Women's reproductive role should not be an obstacle to full economic participation. The development of better support systems in the 1990s could influence the environment in which women determine their strategy in the labour market and the terms on which women reconcile their responsibilities in the household as parents and as workers. In most of the world, women work within family enterprises, where social support and economic roles can be combined. Urbanization has reduced the significance of this type of socio-economic structure in many countries, as the work-force in the formal sector increases. This trend can be expected to continue, and is one of the factors underlying the projected reduction in women's share in the global work-force. In order to overcome this effect in economic sectors where family enterprises do not exist, efforts can be made to create an environment in which parental and work responsibilities can be combined, by providing such services as day-care and parental leave. The incentives for an employer to hire a woman should not be lowered by measures that, though intended to favour women workers, may raise the costs they represent for a firm.

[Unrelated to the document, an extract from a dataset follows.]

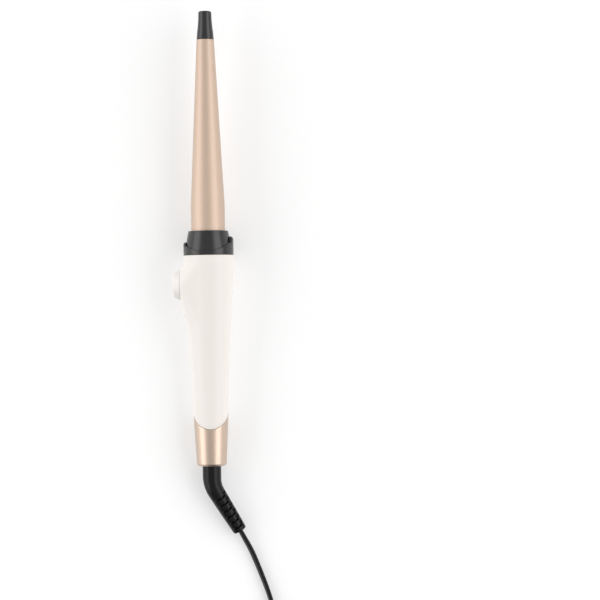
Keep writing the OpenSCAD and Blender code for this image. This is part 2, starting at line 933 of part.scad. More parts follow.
module power_resistors() {
    color("#7fa3a8")
    for (y = [-4, 0, 4])
        translate([-board_low + 1.2, y, board_foot + 42])
        union() {
            cylinder(r = 1.2, h = 6.4, $fn = 24);
            translate([0, 0, -1.6])
                cylinder(r = 0.3, h = 9.6, $fn = 16);
        }
}

led_t = 1.1;

module status_led() {
    color("#f4f1e4")
    on_board(1, lens_height - 1.6, 0, 3.2, 1.8, led_t);
}

// Light pipe from the light up to the handle's surface
module indicator_lens() {
    foot = board_high + led_t + 0.3;
    top = side_r(lens_height) + (pod_reach - side_r(lens_height)) * 0.41;
    wall_foot = side_r(lens_height) - handle_wall - 1.3;
    color("#f6e9d8")
    on_pod(lens_height) {
        translate([0, 0, foot])
            cylinder(r = 1.5, h = top - foot, $fn = 32);
        translate([0, 0, wall_foot])
            cylinder(r = 2.4, h = 1, $fn = 32);
    }
}

// ---------------------------------------------------------------- tail and swivel

module tail_sleeve() {
    edge = 2.2;
    floor_t = 1.9;
    color("#cdb39c")
    difference() {
        rotate_extrude()
            polygon(concat(
                [[0, 0]],
                arc(tail_r - edge + 0.1, edge, edge, -90, -3),
                [[nose_r, nose_height], [nose_r - sleeve_wall, nose_height],
                    [side_r(floor_t) - sleeve_wall, floor_t], [0, floor_t]]
            ));
        nose_wedge(-0.08);
        translate([0, 0, -1])
            cylinder(r = relief_r + 0.3, h = floor_t + 2);
    }
}

module swivel_spindle() {
    bore = 2.4;
    stub_r = 4;
    stub_foot = elbow_start;
    flange_top = swivel_foot + swivel_flange_t;
    color("#2c2c2e")
    rotate_extrude()
        polygon([
            [bore, stub_foot], [stub_r, stub_foot], [stub_r, swivel_foot], [swivel_flange_r, swivel_foot],
            [swivel_flange_r, flange_top], [journal_r, flange_top], [journal_r, flange_top + 2.4],
            [drum_r, flange_top + 2.4], [drum_r, drum_top - 2], [journal_r, drum_top - 2],
            [journal_r, drum_top], [bore, drum_top]
        ]);
}

module slip_rings() {
    color("#c8963e")
    for (z = ring_places)
        translate([0, 0, z])
        difference() {
            cylinder(r = ring_r, h = ring_h);
            translate([0, 0, -1])
                cylinder(r = drum_r, h = ring_h + 2);
        }
}

brush_t = 0.3;
brush_w = 2;
brush_x = ring_r + 0.06;
brush_start = -4;
brush_end = 5.4;
holder_y = 4;
holder_t = 1.2;

module brush_shapes() {
    for (z = ring_places)
        translate([brush_x, brush_start, z + (ring_h - brush_w) / 2])
        cube([brush_t, brush_end - brush_start, brush_w]);
}

module contact_brushes() {
    color("#d7a94b")
    brush_shapes();
}

module brush_holder() {
    color("#e3ddcf")
    difference() {
        translate([brush_x - 1.5, holder_y, swivel_foot + swivel_flange_t + 2])
            cube([2.1, holder_t, 12.5]);
        brush_shapes();
    }
}

// Two wires from the brushes' ends up to the board
module supply_leads() {
    y0 = brush_end + 0.55;
    z1 = ring_places[0] + ring_h / 2;
    z2 = ring_places[1] + ring_h / 2;
    color("#7b4a2d") {
        wire([
            [5, y0, z1], [3.3, 6.8, z1 + 3], [2.6, 6.6, 26], [0, 5, 40], [-3.8, 4, board_foot - 2],
            [-3.8, 4, board_foot - 0.02]
        ], 1.1, [1, 0, 0]);
        wire([
            [5, y0, z2], [4.9, 6, z2 + 6], [3, 1.5, 28], [-1, -2, 40], [-3.8, -4, board_foot - 2],
            [-3.8, -4, board_foot - 0.02]
        ], 1.1, [1, 0, 0]);
    }
}

// Centre line of the relief below the sleeve, bending towards +X
function relief_point(s) =
    let (bend_len = relief_bend_r * relief_bend * PI / 180, over = s - bend_len)
    s < bend_len
        ? let (a = s / relief_bend_r * 180 / PI)
            [relief_bend_r * (1 - cos(a)), 0, elbow_start - relief_bend_r * sin(a)]
        : [relief_bend_r * (1 - cos(relief_bend)) + over * sin(relief_bend), 0,
            elbow_start - relief_bend_r * sin(relief_bend) - over * cos(relief_bend)];

module cord_relief() {
    bend_len = relief_bend_r * relief_bend * PI / 180;
    total = bend_len + relief_len;
    bend_steps = 6;
    stations = concat(
        [0], [for (i = [1:bend_steps]) bend_len * i / bend_steps],
        [bend_len + relief_len * 0.5, total - 1.5, total - 0.5, total]);
    mid_r = relief_r * 0.92;
    radii = concat(
        [relief_r], [for (i = [1:bend_steps]) relief_r + (mid_r - relief_r) * i / bend_steps],
        [(mid_r + relief_end_r) / 2, relief_end_r, relief_end_r - 0.45, relief_end_r - 1.5]);
    path = [for (s = stations) relief_point(s)];
    first_slot = bend_len + relief_len - 4 - slot_pitch * (slot_count - 1);
    color("#1b1b1d")
    rotate([0, 0, relief_turn])
    difference() {
        union() {
            translate([0, 0, elbow_start])
                cylinder(r = relief_r, h = swivel_foot - elbow_start);
            sweep(path, radii, radii, [for (p = path) 0], [0, 1, 0], 32);
        }
        translate([0, 0, elbow_start - eps])
            cylinder(r = 4, h = swivel_foot - elbow_start + 1);
        for (i = [0:slot_count - 1]) {
            for (side = [-1, 1])
                flex_slot(first_slot + slot_pitch * i, [0, side * 5, 0], [7.2, 5, slot_w]);
            flex_slot(first_slot + slot_pitch * (i - 0.5), [5.2, 0, 0], [5, 4.6, slot_w]);
        }
    }
}

// A flexing slot cut across the relief at distance s along it
module flex_slot(s, offset, size) {
    translate(relief_point(s))
        rotate([0, -relief_bend, 0])
        translate(offset)
        cube(size, center = true);
}

// ---------------------------------------------------------------- cord and plug

module cord_tube(route) {
    path = [for (p = route) [p[0], p[1], p[2]]];
    sweep(path, [for (p = route) cord_t / 2], [for (p = route) cord_w / 2], [for (p = route) p[3]]);
}

module cord_lead() {
    color("#202022")
    cord_tube(lead_route);
}

module cord_tail() {
    color("#202022")
    cord_tube(tail_route);
}

module cord_coil() {
    color("#242426")
    translate([coil_x, coil_y, 0])
        rotate_extrude()
        translate([coil_inner, coil_foot])
        square([coil_outer - coil_inner, coil_top - coil_foot]);
}

module cord_tie() {
    tie_t = 0.7;
    tie_w = 4;
    room = 0.1;
    width = coil_outer - coil_inner + 2 * room + 2 * tie_t;
    height = coil_top + tie_t + room;
    color("#3a3a3c")
    translate([coil_x, coil_y, 0])
        rotate([0, 0, -110])
        translate([coil_inner - room - tie_t, -tie_w / 2, 0])
        difference() {
            cube([width, tie_w, height]);
            translate([tie_t, -1, tie_t])
                cube([width - 2 * tie_t, tie_w + 2, height - 2 * tie_t]);
        }
}

module plug_outline(r) {
    hull()
        for (side = [-1, 1])
            translate([side * (plug_w / 2 - r), 0])
            circle(r = r, $fn = 48);
}

module plug_body() {
    front = plug_rear - plug_tail_len - plug_len;
    color("#1d1d1f")
    difference() {
        union() {
            translate([plug_x, front, plug_z])
                rotate([-90, 0, 0])
                linear_extrude(12)
                plug_outline(plug_h / 2);
            hull() {
                translate([plug_x, front + 12, plug_z])
                    rotate([-90, 0, 0])
                    linear_extrude(0.1)
                    plug_outline(plug_h / 2 - 0.8);
                translate([plug_x, front + plug_len - 0.1, plug_z])
                    rotate([-90, 0, 0])
                    cylinder(r = 5, h = 0.1, $fn = 32);
            }
            translate([plug_x, front + plug_len - 0.1, plug_z])
                rotate([-90, 0, 0])
                cylinder(r1 = 5, r2 = 3.4, h = plug_tail_len + 0.1);
        }
        for (side = [-1, 1])
            translate([plug_x + side * pin_gap / 2, front - 1, plug_z])
            rotate([-90, 0, 0])
            cylinder(r = pin_core_r, h = 11, $fn = 32);
    }
}

module at_pins() {
    for (side = [-1, 1])
        translate([plug_x + side * pin_gap / 2, plug_rear - plug_tail_len - plug_len, plug_z])
        rotate([90, 0, 0])
        children();
}

sleeve_len = 10;
pin_core_r = pin_d / 2 - 0.25;

module plug_pins() {
    color("#c9ccd0")
    at_pins()
        rotate_extrude()
        polygon(concat(
            [[0, -10], [pin_core_r, -10], [pin_core_r, sleeve_len], [pin_d / 2, sleeve_len]],
            arc(pin_d / 2 - 1, pin_len - 1, 1, 0, 90), [[0, pin_len]]
        ));
}

module pin_sleeves() {
    foot = 0.5;
    color("#28282a")
    at_pins()
        rotate_extrude()
        translate([pin_core_r, foot])
        square([pin_d / 2 - pin_core_r, sleeve_len - foot]);
}

// ---------------------------------------------------------------- drawing

at_rest() barrel_tube();
at_rest() cool_tip();
at_rest() tip_cap();
at_rest() tip_screw();
at_rest() barrel_end_plug();
at_rest() heater_block_near();
at_rest() heater_block_far();
at_rest() ptc_heater();
at_rest() heater_spring();
at_rest() temperature_sensor();
at_rest() thermal_fuse();
at_rest() heater_leads();
at_rest() sensor_leads();
at_rest() insulating_disc();
at_rest() barrel_screws();
at_rest() collar_cone();
at_rest() guard_ring();
at_rest() handle_shell_near();
at_rest() handle_shell_far();
at_rest() shell_screws();
at_rest() screw_caps();
at_rest() power_button();
at_rest() switch_plunger();
at_rest() button_spring();
at_rest() tact_switch();
at_rest() circuit_board();
at_rest() control_chip();
at_rest() triac();
at_rest() film_capacitor();
at_rest() electrolytic_capacitor();
at_rest() power_resistors();
at_rest() status_led();
at_rest() indicator_lens();
at_rest() tail_sleeve();
at_rest() swivel_spindle();
at_rest() slip_rings();
at_rest() contact_brushes();
at_rest() brush_holder();
at_rest() supply_leads();
at_rest() cord_relief();
on_cord() cord_lead();
on_cord() cord_coil();
on_cord() cord_tail();
on_cord() cord_tie();
on_cord() plug_body();
on_cord() plug_pins();
on_cord() pin_sleeves();
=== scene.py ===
# %% [markdown]
# # A conical curling wand
#
# A curling wand is a heated aluminium cone on a plastic handle. Hair is wrapped round the cone, so
# the cone wears a smooth coating, its tip stays cool enough to hold, and a collar keeps the fingers
# away from the heat. A round power button sits on a raised pod on the side of the handle, and a
# swivel at the tail lets the mains cord turn freely.
#
# The engineering model is loaded first and is never moved. Every piece below is modelled around it,
# in metres and in the same frame, so nothing has to be fitted afterwards.

# %% Load the engineering model
import json
import math

import bpy
from mathutils import Matrix, Vector
from mathutils.bvhtree import BVHTree


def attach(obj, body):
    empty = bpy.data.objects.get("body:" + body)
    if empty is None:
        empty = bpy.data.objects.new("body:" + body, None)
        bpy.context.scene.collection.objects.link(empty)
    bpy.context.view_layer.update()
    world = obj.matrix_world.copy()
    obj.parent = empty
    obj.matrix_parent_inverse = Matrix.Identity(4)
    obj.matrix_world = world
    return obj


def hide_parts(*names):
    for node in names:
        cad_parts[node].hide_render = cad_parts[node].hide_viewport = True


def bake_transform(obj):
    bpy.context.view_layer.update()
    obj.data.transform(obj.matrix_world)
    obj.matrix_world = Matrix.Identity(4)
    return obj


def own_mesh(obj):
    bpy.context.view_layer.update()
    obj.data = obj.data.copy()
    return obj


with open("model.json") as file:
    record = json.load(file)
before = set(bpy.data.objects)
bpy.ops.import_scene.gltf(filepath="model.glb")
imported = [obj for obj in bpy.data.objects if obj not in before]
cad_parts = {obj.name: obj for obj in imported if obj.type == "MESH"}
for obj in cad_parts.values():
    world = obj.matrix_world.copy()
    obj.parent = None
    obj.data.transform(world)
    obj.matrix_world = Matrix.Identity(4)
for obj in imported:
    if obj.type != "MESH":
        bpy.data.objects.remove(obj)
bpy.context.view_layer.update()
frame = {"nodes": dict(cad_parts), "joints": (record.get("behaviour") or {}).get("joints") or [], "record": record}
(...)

Thus, parental leave is to be preferred to maternal leave, for example. The question of reconciling parental and work responsibilities can be addressed most easily in the context of more flexible attitudes to career patterns, which make allowances for further study, as well as family responsibilities, for both spouses.
To overcome past conditions, special programmes need to be organized to ensure that women who are in low-skill jobs, unemployed, or who stopped work in order to have children can get special training. Women returnees, in particular, can be an asset to an employer, as they have acquired maturity and certain skills. Their previous education represents an important investment by the society and needs to be used. If a woman decides to go back to work, support should therefore be available to her.
Policies in these areas will have a major bearing on the nature of the contribution that women will make to the economy and its overall impact in the future.